5.4. Use of Confidential Information
The user may use Confidential Information solely for the purpose of using the services provided by the company as permitted under the ToS.
5.5. Required Disclosure
If the user is required by law, regulation, or court order to disclose any of the Confidential Information, the user must provide the company with prompt notice of such request or requirement in order to enable the company to seek an appropriate protective order or other remedy.
5.6. Return or Destruction of Confidential Information
Upon termination or expiration of this Agreement, or upon the company’s written request, the user shall promptly return or destroy all copies of Confidential Information in their possession.
5.7. Return or Destruction of Confidential Information
Upon termination or expiration of this Agreement, or upon the company’s written request, the user shall promptly return or destroy all copies of Confidential Information in their possession.

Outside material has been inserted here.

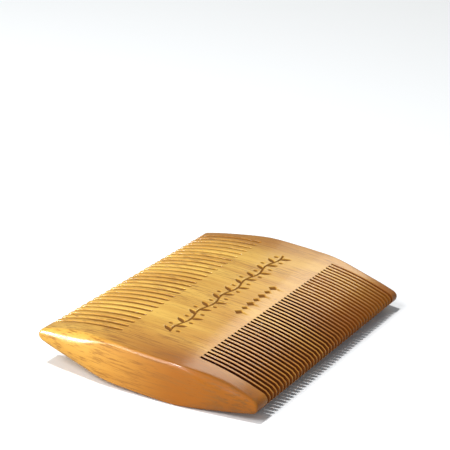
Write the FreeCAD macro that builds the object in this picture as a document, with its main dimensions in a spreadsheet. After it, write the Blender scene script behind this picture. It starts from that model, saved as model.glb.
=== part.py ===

5.8. Survival of Obligations
The obligations regarding confidentiality shall survive the termination or expiration of the ToS Agreement and continue for a period of 10 years thereafter.
6. Scope of Liability
The company shall not be liable for any indirect, incidental, special, consequential, or punitive damages, including but not limited to loss of profits, data, business interruption, or other intangible losses, arising out of or in connection with the use, or inability to use, the service.
7. Direct Damages
The company’s total liability for any direct damages arising from or related to the ToS or the use of the service shall be limited to the amount paid by the user to the company for the service in the last six months prior to the cause of action.
8. Accuracy of Information
While the company strives to ensure the accuracy and timeliness of the information provided as part of the service, it shall not be liable for any errors, inaccuracies, or delays in content or for any actions taken in reliance thereon.
9. User Responsibility
Users are responsible for verifying the accuracy and completeness of all information provided to or received from the service and for ensuring that all such information complies with their own needs and legal requirements.
10. No Warranties
The service is provided on an "as is" and "as available" basis without any warranties of any kind, either express or implied, including but not limited to warranties of merchantability, fitness for a particular purpose, or non-infringement.
11. Jurisdictional Limitations
Some jurisdictions do not allow the exclusion or limitation of liability for incidental or consequential damages, so the above limitations or exclusions may not apply to you.
12. Acknowledgement
The limitations of liability set forth above are fundamental elements of the basis of the agreement between the company and the user.